DIRECTIONS FOR THIS TASK
The listing below is to be output in its exact form.

DATA SEGMENT
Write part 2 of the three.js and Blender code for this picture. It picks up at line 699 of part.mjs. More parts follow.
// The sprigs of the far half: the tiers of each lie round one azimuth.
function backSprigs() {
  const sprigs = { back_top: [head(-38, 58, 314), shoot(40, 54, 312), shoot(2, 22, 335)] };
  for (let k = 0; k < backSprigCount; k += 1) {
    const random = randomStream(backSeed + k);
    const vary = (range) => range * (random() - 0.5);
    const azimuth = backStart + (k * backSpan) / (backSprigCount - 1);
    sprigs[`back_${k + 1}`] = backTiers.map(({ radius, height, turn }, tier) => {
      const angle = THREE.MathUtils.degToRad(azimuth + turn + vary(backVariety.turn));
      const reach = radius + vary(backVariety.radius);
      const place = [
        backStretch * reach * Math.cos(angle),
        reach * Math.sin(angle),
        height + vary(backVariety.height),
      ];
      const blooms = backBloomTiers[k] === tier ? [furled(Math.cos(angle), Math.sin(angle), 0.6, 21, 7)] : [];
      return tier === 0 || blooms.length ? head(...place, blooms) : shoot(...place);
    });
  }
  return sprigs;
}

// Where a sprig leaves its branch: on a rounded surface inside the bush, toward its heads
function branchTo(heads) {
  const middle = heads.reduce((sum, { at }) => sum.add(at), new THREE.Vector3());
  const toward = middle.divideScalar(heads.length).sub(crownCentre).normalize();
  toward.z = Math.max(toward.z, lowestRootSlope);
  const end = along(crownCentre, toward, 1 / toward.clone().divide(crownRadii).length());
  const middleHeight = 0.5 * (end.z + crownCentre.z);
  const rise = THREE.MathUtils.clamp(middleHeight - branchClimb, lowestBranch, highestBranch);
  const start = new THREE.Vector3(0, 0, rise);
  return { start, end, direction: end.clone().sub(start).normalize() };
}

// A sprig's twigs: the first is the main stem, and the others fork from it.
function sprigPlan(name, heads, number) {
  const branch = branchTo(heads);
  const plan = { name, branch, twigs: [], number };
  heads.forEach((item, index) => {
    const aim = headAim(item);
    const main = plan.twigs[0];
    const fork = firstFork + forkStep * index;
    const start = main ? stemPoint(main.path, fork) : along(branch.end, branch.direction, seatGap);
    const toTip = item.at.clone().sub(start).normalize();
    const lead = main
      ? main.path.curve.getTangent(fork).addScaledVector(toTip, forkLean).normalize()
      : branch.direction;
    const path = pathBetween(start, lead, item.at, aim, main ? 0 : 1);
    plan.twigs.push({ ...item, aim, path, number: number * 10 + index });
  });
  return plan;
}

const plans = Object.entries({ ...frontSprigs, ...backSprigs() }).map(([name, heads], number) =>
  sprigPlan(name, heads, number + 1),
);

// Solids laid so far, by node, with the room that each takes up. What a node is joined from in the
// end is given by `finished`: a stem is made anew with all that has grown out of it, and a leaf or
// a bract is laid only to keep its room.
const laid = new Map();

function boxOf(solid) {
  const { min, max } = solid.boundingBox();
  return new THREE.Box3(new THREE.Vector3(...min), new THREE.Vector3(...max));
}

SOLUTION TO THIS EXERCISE
Write part 2 of the three.js and Blender code for this picture. It picks up at line 699 of part.mjs. More parts follow.
// The sprigs of the far half: the tiers of each lie round one azimuth.
function backSprigs() {
  const sprigs = { back_top: [head(-38, 58, 314), shoot(40, 54, 312), shoot(2, 22, 335)] };
  for (let k = 0; k < backSprigCount; k += 1) {
    const random = randomStream(backSeed + k);
    const vary = (range) => range * (random() - 0.5);
    const azimuth = backStart + (k * backSpan) / (backSprigCount - 1);
    sprigs[`back_${k + 1}`] = backTiers.map(({ radius, height, turn }, tier) => {
      const angle = THREE.MathUtils.degToRad(azimuth + turn + vary(backVariety.turn));
      const reach = radius + vary(backVariety.radius);
      const place = [
        backStretch * reach * Math.cos(angle),
        reach * Math.sin(angle),
        height + vary(backVariety.height),
      ];
      const blooms = backBloomTiers[k] === tier ? [furled(Math.cos(angle), Math.sin(angle), 0.6, 21, 7)] : [];
      return tier === 0 || blooms.length ? head(...place, blooms) : shoot(...place);
    });
  }
  return sprigs;
}

// Where a sprig leaves its branch: on a rounded surface inside the bush, toward its heads
function branchTo(heads) {
  const middle = heads.reduce((sum, { at }) => sum.add(at), new THREE.Vector3());
  const toward = middle.divideScalar(heads.length).sub(crownCentre).normalize();
  toward.z = Math.max(toward.z, lowestRootSlope);
  const end = along(crownCentre, toward, 1 / toward.clone().divide(crownRadii).length());
  const middleHeight = 0.5 * (end.z + crownCentre.z);
  const rise = THREE.MathUtils.clamp(middleHeight - branchClimb, lowestBranch, highestBranch);
  const start = new THREE.Vector3(0, 0, rise);
  return { start, end, direction: end.clone().sub(start).normalize() };
}

// A sprig's twigs: the first is the main stem, and the others fork from it.
function sprigPlan(name, heads, number) {
  const branch = branchTo(heads);
  const plan = { name, branch, twigs: [], number };
  heads.forEach((item, index) => {
    const aim = headAim(item);
    const main = plan.twigs[0];
    const fork = firstFork + forkStep * index;
    const start = main ? stemPoint(main.path, fork) : along(branch.end, branch.direction, seatGap);
    const toTip = item.at.clone().sub(start).normalize();
    const lead = main
      ? main.path.curve.getTangent(fork).addScaledVector(toTip, forkLean).normalize()
      : branch.direction;
    const path = pathBetween(start, lead, item.at, aim, main ? 0 : 1);
    plan.twigs.push({ ...item, aim, path, number: number * 10 + index });
  });
  return plan;
}

const plans = Object.entries({ ...frontSprigs, ...backSprigs() }).map(([name, heads], number) =>
  sprigPlan(name, heads, number + 1),
);

// Solids laid so far, by node, with the room that each takes up. What a node is joined from in the
// end is given by `finished`: a stem is made anew with all that has grown out of it, and a leaf or
// a bract is laid only to keep its room.
const laid = new Map();

function boxOf(solid) {
  const { min, max } = solid.boundingBox();
  return new THREE.Box3(new THREE.Vector3(...min), new THREE.Vector3(...max));
}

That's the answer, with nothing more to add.